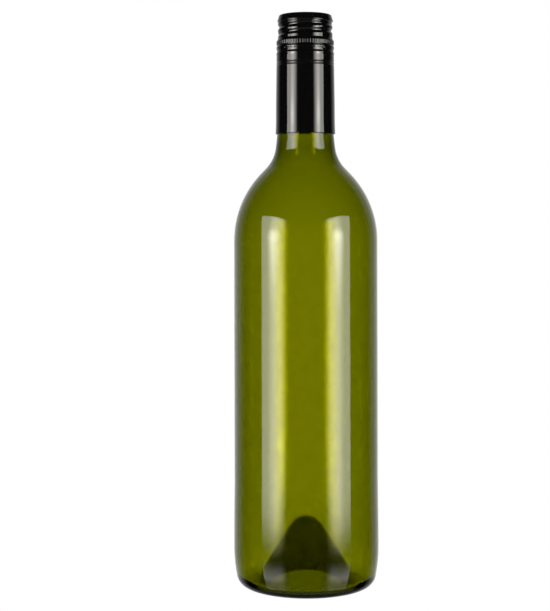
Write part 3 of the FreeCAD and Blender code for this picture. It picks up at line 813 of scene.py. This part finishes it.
def make_world():
    """White where it is seen directly or through the glass, and a soft grey to matt surfaces.
    For gloss there is a glow behind the bottle, which lights the edges of the glass: the share
    of the way back, to a power. A dim one below, as the pale floor gives, is added."""
    world = bpy.data.worlds.new("studio")
    bpy.context.scene.world = world
    world.use_nodes = True
    nodes, links = world.node_tree.nodes, world.node_tree.links
    path = nodes.new("ShaderNodeLightPath")
    place = nodes.new("ShaderNodeTexCoord")
    split = nodes.new("ShaderNodeSeparateXYZ")
    links.new(place.outputs["Generated"], split.inputs[0])
    reckon = reckoner(nodes, links)
    behind = nodes.new("ShaderNodeMapRange")
    behind.inputs["From Min"].default_value = BACK_START
    links.new(split.outputs["Y"], behind.inputs["Value"])
    glow = reckon("MULTIPLY", reckon("POWER", behind.outputs["Result"], BACK_POWER), BACK_GLOW)
    below = smooth_step(nodes, links, split.outputs["Z"], *BELOW_FADE)
    glow = reckon("MULTIPLY_ADD", below, BELOW_GLOW, glow)
    gloss = reckon("MULTIPLY", glow, path.outputs["Is Glossy Ray"])
    matt = reckon("MULTIPLY", path.outputs["Is Diffuse Ray"], MATT_GREY)
    seen = reckon("MAXIMUM", path.outputs["Is Camera Ray"], path.outputs["Is Transmission Ray"])
    strength = reckon("MAXIMUM", reckon("MAXIMUM", seen, gloss), matt)
    backdrop = nodes["Background"]
    backdrop.inputs["Color"].default_value = (1, 1, 1, 1)
    links.new(strength, backdrop.inputs["Strength"])


CAMERA_PLACE = (0.0, -0.7834, 0.1884)
CAMERA_YAW = 1.166
CAMERA_ROLL = -0.125
CAMERA_LENS = 88.62
CAMERA_SENSOR = 36
# the camera looks level, and its frame is shifted down onto the bottle
CAMERA_SHIFT = -0.136
CAMERA_CLIP = (0.01, 50)


def make_camera():
    """A long lens at the height of the shoulder."""
    data = bpy.data.cameras.new("camera")
    data.sensor_width = CAMERA_SENSOR
    data.lens = CAMERA_LENS
    data.shift_y = CAMERA_SHIFT
    data.clip_start, data.clip_end = CAMERA_CLIP
    camera = bpy.data.objects.new("camera", data)
    bpy.context.scene.collection.objects.link(camera)
    camera.location = CAMERA_PLACE
    camera.rotation_euler = (math.pi / 2, math.radians(-CAMERA_ROLL), math.radians(CAMERA_YAW))
    bpy.context.scene.camera = camera


waves = waves_group()

glass = make_glass()
glass.data.materials.append(olive_glass(waves))
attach(glass, "root")
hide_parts("bottle")

cap = make_cap()
cap.data.materials.append(black_lacquer(waves))
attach(cap, "root")
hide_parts("screw_cap")

make_floor()
make_world()
make_lamps()
make_camera()
bpy.context.scene.view_settings.view_transform = "Standard"
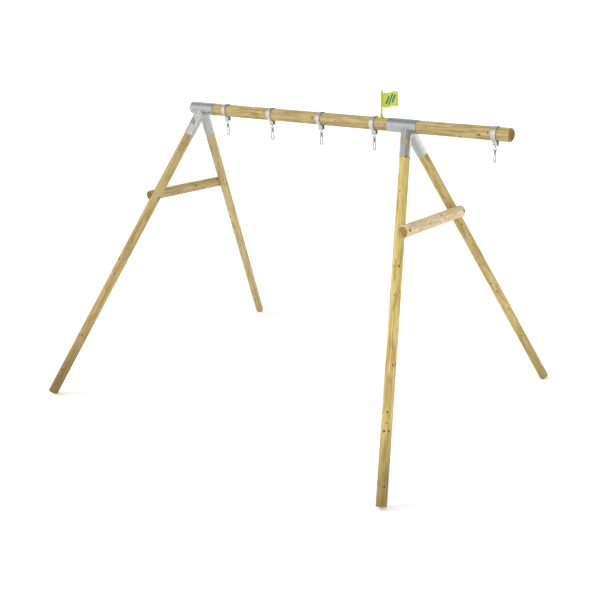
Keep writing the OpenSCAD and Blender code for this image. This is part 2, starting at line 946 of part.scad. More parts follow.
beam();
bracket(-1);  // bracket_left
bracket(1);  // bracket_right
leg(-1, -1, brace_rise_left);  // leg_front_left
leg(-1, 1, brace_rise_left);  // leg_rear_left
leg(1, -1, brace_rise_right);  // leg_front_right
leg(1, 1, brace_rise_right);  // leg_rear_right
brace(-1, brace_dia_left, brace_rise_left);  // brace_left
brace(1, brace_dia_right, brace_rise_right);  // brace_right
leg_tube_screws();
beam_tube_screws();
brace_bolts();
brace_washers();
brace_nuts();
flag();
flag_saddle();
flag_screws();
strap(0);  // strap_1
strap(1);  // strap_2
strap(2);  // strap_3
strap(3);  // strap_4
strap(4);  // strap_5
hanger_bolts();
hanger_nuts();
hanger_bushes();
hanger(0);  // hanger_1
hanger(1);  // hanger_2
hanger(2);  // hanger_3
hanger(3);  // hanger_4
hanger(4);  // hanger_5
hook(0);  // hook_1
hook(1);  // hook_2
hook(2);  // hook_3
hook(3);  // hook_4
hook(4);  // hook_5
hook_insert(0);  // hook_insert_1
hook_insert(1);  // hook_insert_2
hook_insert(2);  // hook_insert_3
hook_insert(3);  // hook_insert_4
hook_insert(4);  // hook_insert_5
gate_rivet(0);  // gate_rivet_1
gate_rivet(1);  // gate_rivet_2
gate_rivet(2);  // gate_rivet_3
gate_rivet(3);  // gate_rivet_4
gate_rivet(4);  // gate_rivet_5
gate(0);  // gate_1
gate(1);  // gate_2
gate(2);  // gate_3
gate(3);  // gate_4
gate(4);  // gate_5
gate_spring(0);  // gate_spring_1
gate_spring(1);  // gate_spring_2
gate_spring(2);  // gate_spring_3
gate_spring(3);  // gate_spring_4
gate_spring(4);  // gate_spring_5
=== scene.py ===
import json
import math
import random

import bmesh
import bpy
import numpy as np
from mathutils import Matrix, Vector


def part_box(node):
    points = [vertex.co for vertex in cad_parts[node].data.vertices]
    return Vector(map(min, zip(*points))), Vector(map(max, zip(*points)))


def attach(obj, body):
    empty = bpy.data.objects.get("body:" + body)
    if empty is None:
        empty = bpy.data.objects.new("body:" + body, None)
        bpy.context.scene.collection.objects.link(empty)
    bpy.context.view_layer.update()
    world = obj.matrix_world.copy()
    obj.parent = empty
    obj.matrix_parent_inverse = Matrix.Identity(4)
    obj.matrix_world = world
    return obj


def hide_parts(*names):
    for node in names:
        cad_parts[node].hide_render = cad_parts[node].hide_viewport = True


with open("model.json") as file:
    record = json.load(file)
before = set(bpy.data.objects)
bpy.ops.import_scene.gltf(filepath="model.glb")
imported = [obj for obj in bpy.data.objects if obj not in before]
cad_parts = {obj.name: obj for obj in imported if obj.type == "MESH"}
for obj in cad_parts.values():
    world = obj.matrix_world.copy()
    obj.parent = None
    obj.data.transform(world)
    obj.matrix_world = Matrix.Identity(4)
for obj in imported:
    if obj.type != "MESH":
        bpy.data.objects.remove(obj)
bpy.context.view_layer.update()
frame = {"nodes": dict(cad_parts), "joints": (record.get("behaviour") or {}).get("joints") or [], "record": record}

nodes = frame["nodes"]
mounts = {m["name"]: m for m in frame["record"]["mounts"]}
joints = {j["name"]: Vector(j["pos_m"]) for j in frame["joints"]}
MM = 0.001
HANGERS = range(1, 6)
SIDES = {"left": -1, "right": 1}
DEPTHS = {"front": -1, "rear": 1}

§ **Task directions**
Your task is to extract exactly the lines starting at the line with "hanger_bushes();" and ending at the line with "record = json.load(file)", including both ends, and no other lines.

§ **Reply**
hanger_bushes();
hanger(0);  // hanger_1
hanger(1);  // hanger_2
hanger(2);  // hanger_3
hanger(3);  // hanger_4
hanger(4);  // hanger_5
hook(0);  // hook_1
hook(1);  // hook_2
hook(2);  // hook_3
hook(3);  // hook_4
hook(4);  // hook_5
hook_insert(0);  // hook_insert_1
hook_insert(1);  // hook_insert_2
hook_insert(2);  // hook_insert_3
hook_insert(3);  // hook_insert_4
hook_insert(4);  // hook_insert_5
gate_rivet(0);  // gate_rivet_1
gate_rivet(1);  // gate_rivet_2
gate_rivet(2);  // gate_rivet_3
gate_rivet(3);  // gate_rivet_4
gate_rivet(4);  // gate_rivet_5
gate(0);  // gate_1
gate(1);  // gate_2
gate(2);  // gate_3
gate(3);  // gate_4
gate(4);  // gate_5
gate_spring(0);  // gate_spring_1
gate_spring(1);  // gate_spring_2
gate_spring(2);  // gate_spring_3
gate_spring(3);  // gate_spring_4
gate_spring(4);  // gate_spring_5
=== scene.py ===
import json
import math
import random

import bmesh
import bpy
import numpy as np
from mathutils import Matrix, Vector


def part_box(node):
    points = [vertex.co for vertex in cad_parts[node].data.vertices]
    return Vector(map(min, zip(*points))), Vector(map(max, zip(*points)))


def attach(obj, body):
    empty = bpy.data.objects.get("body:" + body)
    if empty is None:
        empty = bpy.data.objects.new("body:" + body, None)
        bpy.context.scene.collection.objects.link(empty)
    bpy.context.view_layer.update()
    world = obj.matrix_world.copy()
    obj.parent = empty
    obj.matrix_parent_inverse = Matrix.Identity(4)
    obj.matrix_world = world
    return obj


def hide_parts(*names):
    for node in names:
        cad_parts[node].hide_render = cad_parts[node].hide_viewport = True


with open("model.json") as file:
    record = json.load(file)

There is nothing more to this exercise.